REVIEW: Quinoa – A Middle Class Sketch Show
A bit like quinoa itself, this show was a hit and miss mixture of amusement, hilarity and awkwardness.
Supposedly inspired by the ghost of Stephen Fry to deliver the best ever sketch show, Quinoa was a little ‘hit and miss’ with a slightly confusing mix of confusion and laughter attached.
The show started brilliantly; who wouldn’t pay to hear a Stephen Fry sound-a-like yell, “Wake up Snufflecunts!” at sleeping middle-class students? As the show went on, some of the magic of the start faded, and the show lost its identity halfway through with some gags that seemed to have been chosen on how they read on paper, rather than how they tied in with the middle-class nature of the performance.
When the material was strong, the cast were good, particularly in their delivery, and the sketches were powerful and funny in bursts. Elliott Wright and Seth Butcher were both excellent, and the show was at its best when a smaller group of the cast were on stage. The dynamic was great, and they played off each other well.
There were moments of hilarity; the sexual tension of the charcuterie (ever seen a full blooded Spanish sausage and not been slightly aroused?) was played out perfectly by the thoughts of Evie Butcher and the physicality of Stefan Bencik. Each cast member played out their niche well, whether it was Patrick, the abused fat man, or the lizard obsessed, bearded-dragon fighting Michael Tigchelaar.

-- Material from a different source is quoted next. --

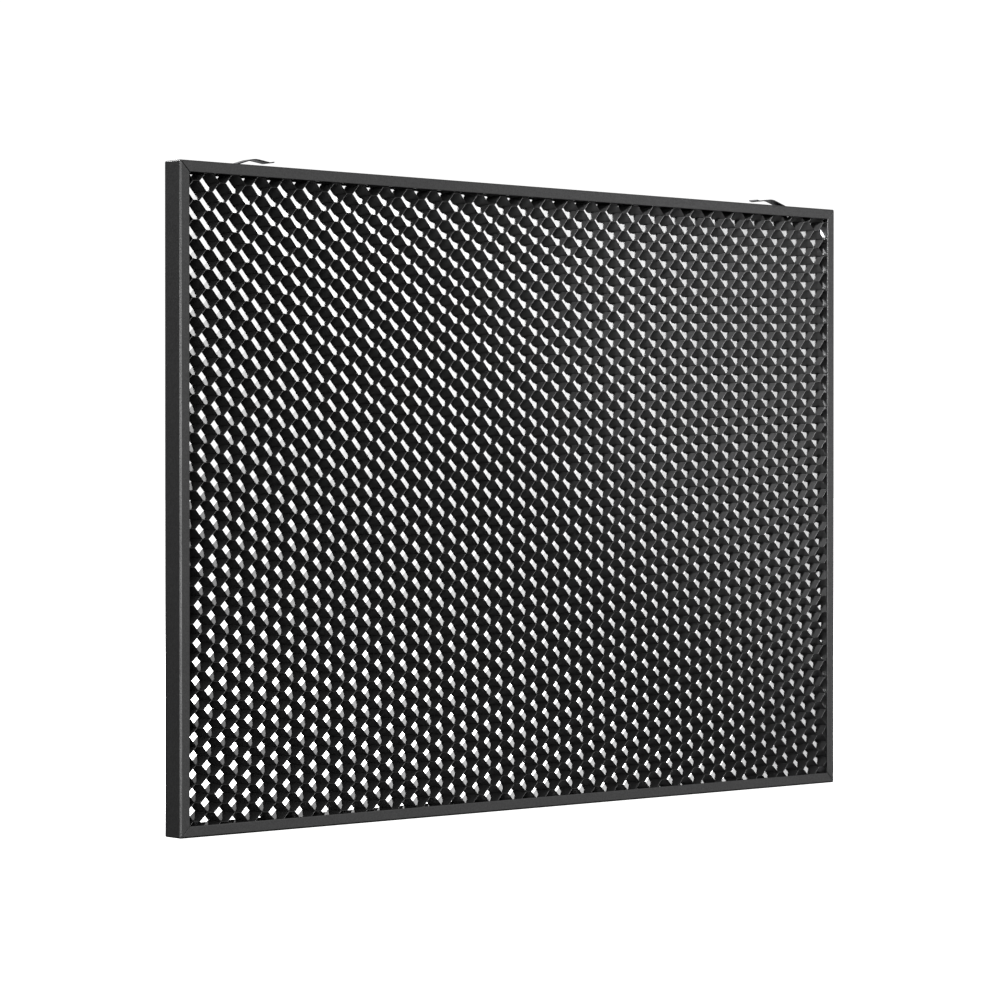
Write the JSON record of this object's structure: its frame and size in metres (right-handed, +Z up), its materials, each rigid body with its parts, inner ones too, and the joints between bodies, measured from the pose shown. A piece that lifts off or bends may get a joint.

Even when the material was lacking, the less-funny lines of the show were compensated for by the slightly awkward nature of the cast; Elliott Wright’s winning smile was often enough to make the audience lighten up.
A lot of the sketches could have done with being shorter and the slightly depressing realisation of the final sketch could have been improved with a much earlier fade to black. The same is true of the audience participation; teasing an audience member about their dancing went from funny to cruel in the blink of eye.
That said, Quinoa: A Middle Class Sketch Show is well worth a watch.
A heavily polarised performance that either had the audience in stitches or looking slightly bemused at each other still left me feeling like I had enjoyed myself.